If we're going to add proportionality to stop sign fines, they should be proportional to the punishments for killing a cyclist. What's the equivalency between stops signs and killed cyclists? 5 stop signs? 10? 100? 1000? Right now it's about 5-10 depending on the jurisdiction and the leniency of a judge. And that's a big part of why the traffic regulation paradigm is broken beyond repair.

I'll settle for the police ticketing anyone riding a bike on the sidewalk -- especially when there's a bike lane.

As a pedestrian on a cane, I've had cyclists yell at me as they're barreling through when I'm in a crosswalk. I don't think making it legal for them to run the signs/lights will improve my situation or those of my fellow pedestrians at all.

By the way, I also firmly believe that as pedestrians, we should not step into the street until we have a walk light where those are provided. That's our side of the traffic social contract.

I disagree with Ben Adler, and completely support Idaho stops being legal for cyclists, but to be fair: both of the articles you linked to in the cyclist-pedestrian death example are cases of cyclists running into pedestrians (not pedestrians running into cyclists) and in one of them it says the cyclist was going against the light.

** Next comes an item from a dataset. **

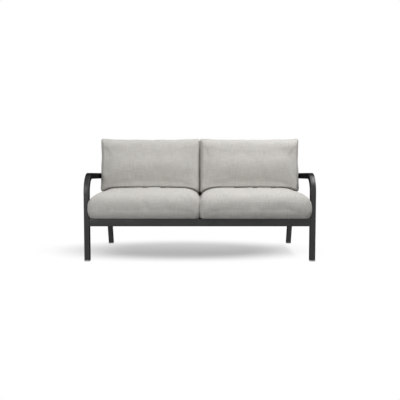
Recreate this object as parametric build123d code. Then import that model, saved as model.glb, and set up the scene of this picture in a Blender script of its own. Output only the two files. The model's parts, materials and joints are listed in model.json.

Well, i think you'd have to try hard to actually hit a cyclist if you were on foot. But I think stepping in front of a cyclist is the same as running into them. Besides, the point is that ped errors can result in collisions where cyclists die (and almost surely have).

Worst accident I've ever been in was when I was downhill on Florida Avenue, at speed and with the green, when a pedestrian stepped right off the curb, against the light and in front of me without looking to her left. My bike cartwheeled and I flew forward over the handlebars. How both of us walked away was a miracle.